I will assume the readers of this article are already a bit familiar with Cantor Set Theory. (If you are not, this video by TED-Ed is a nice accessible introduction: https://www.youtube.com/watch?v=UPA3bwVVzGI)

The point of this section is to fix the definitions really clearly.

$\bullet\:\aleph_0=\vert\mathbb{N}\vert$, meaning Aleph-0 ($\aleph_0$) is defined as the cardinal of the set of the natural numbers ($\mathbb{N}$) $\bullet$ The set A is infinite if $\vert A \vert \ge \aleph_0$ ($\aleph_0$ being the smallest infinity) $\bullet$ The set A is countable if $\vert A \vert \le \aleph_0$

● Given 2 sets $A$ and $B$, $|A| = |B|$(or they have the same cardinality) if I can find a “bijective” function from $A$ to $B$.

From experience, the next 2 definitions are less known from casual mathematicians, but are they crucial for this article.

● Given 2 sets $A$ and $B$ , $|A| \le |B|$ if I can find an “injective” function from $A$ to $B$ .

● Given 2 sets $A$ and $B$ , $|A| \ge |B|$ if I can find a “surjective” function from $A$ to $B$ .

I do realize that these definitions aren’t that trivial. Why they describe our intuitive understanding of “ $|A| \le |B|$ ” and “ $|A| \ge |B|$ ” needs to be thought out a little bit.
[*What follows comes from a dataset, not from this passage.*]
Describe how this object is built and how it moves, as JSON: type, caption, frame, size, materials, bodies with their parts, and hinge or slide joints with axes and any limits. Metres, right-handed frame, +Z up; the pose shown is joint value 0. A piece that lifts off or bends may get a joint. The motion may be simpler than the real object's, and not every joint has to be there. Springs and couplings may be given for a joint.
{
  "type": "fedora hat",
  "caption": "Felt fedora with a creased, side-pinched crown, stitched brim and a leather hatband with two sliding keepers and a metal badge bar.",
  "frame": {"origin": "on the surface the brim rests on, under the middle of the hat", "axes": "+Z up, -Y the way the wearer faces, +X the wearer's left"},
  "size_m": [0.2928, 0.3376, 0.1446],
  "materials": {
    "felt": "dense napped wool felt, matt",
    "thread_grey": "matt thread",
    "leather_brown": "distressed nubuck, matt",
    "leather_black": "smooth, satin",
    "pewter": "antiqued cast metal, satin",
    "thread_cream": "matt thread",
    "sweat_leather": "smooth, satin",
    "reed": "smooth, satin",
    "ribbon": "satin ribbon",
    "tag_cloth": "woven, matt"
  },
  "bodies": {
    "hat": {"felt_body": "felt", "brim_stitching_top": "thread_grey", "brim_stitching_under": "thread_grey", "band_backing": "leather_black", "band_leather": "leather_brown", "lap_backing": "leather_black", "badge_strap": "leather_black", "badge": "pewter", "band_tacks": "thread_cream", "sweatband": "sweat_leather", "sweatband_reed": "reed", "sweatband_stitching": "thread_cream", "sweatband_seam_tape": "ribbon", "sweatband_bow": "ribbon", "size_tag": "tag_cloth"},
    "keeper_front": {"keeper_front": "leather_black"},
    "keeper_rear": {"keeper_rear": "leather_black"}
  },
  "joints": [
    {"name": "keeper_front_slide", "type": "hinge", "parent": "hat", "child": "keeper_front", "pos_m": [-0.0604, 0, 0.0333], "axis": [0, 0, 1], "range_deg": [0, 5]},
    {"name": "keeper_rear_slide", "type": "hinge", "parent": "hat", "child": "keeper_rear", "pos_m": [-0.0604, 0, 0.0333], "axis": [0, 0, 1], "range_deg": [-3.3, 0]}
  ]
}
Just to illustrate it, let’s take $A= \{a,b,c\}$ and $B = \{d,e,f,g\}$, and then define 2 functions $f$ and $g$ in the following manner:

Because $f$ is injective, that implies that $|A| \le |B|$ or that $3 \le 4$, which is true. Because $g$ is not injective (the “elements” $f$ and g have the same output), its existence does not imply that $|B| \le |A|$ or $4 \le 3$, which would be false.

On the other hand, because $g$ is surjective (all the elements of A are the outputs of some elements of $B$ ), that implies that $|B| \ge |A|$. Similaily, $f$ not being surjective means we can’t deduce that $|A| \ge |B|$.

Finally, we just have to note that we can apply the 3 definitions above ( $|A| = |B|$, $|A| \le |B|$ and $|A| \ge |B|$ ) to infinite sets as well.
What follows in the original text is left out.